Manorama Industries shareholders have overwhelmingly approved a plan to raise up to ₹500 crore. The resolution, passed with 99.82% of votes in favor, allows the company to secure capital through Qualified Institutions Placement (QIP) or other approved methods.
Shareholder Vote Details
The approval followed a special resolution submitted for postal ballot and remote e-voting, which concluded on April 19, 2026. This strong shareholder support signals confidence in the company's growth strategy.
Strategic Use of Funds
This capital infusion is intended to fuel Manorama Industries' strategic growth opportunities. Having funds readily available positions the company to execute expansion projects or potential acquisitions efficiently. It also reflects investor trust in management's vision for future prospects and capital deployment.
Company Background
Manorama Industries operates in the specialized markets of specialty fats and cocoa derivatives, providing essential ingredients to the food sector. The company has a precedent for using capital markets to fund growth, having previously raised ₹150 crore through a QIP in fiscal year 2023. Current efforts focus on increasing cocoa processing capacity to meet rising market demand.
Next Steps for Management
With shareholder approval secured, management now has broad authority to raise the substantial capital. This financial flexibility will enable the company to actively plan and execute its expansion initiatives. The board of directors will determine the specific timing and structure of the fundraising.
Market Context
While direct listed competitors are few in Manorama Industries' niche markets, the company operates within the broader edible oils and food ingredients sector.
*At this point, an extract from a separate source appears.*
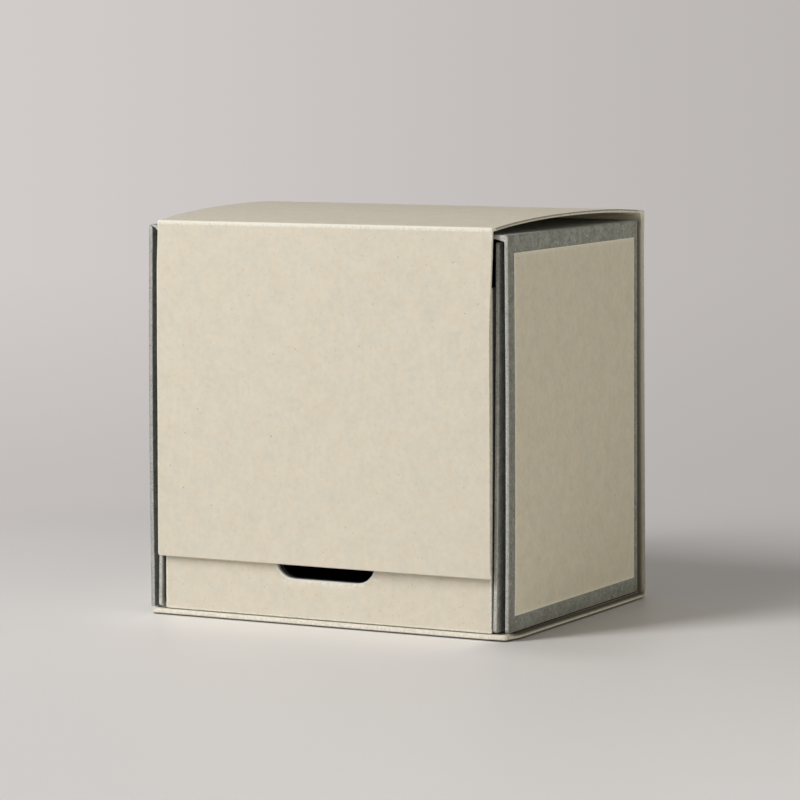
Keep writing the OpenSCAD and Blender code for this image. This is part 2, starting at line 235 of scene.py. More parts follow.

Companies such as Adani Wilmar and Gokul Refineries are also active in this space, competing for market share and investor interest.
What Investors Are Watching
Investors will be watching for upcoming announcements regarding the specific method and timeline for the fundraise. Details on how the ₹500 crore will be allocated, including specific projects or acquisitions, will be key. Any upcoming board meetings concerning the execution of this fundraising plan will also be significant.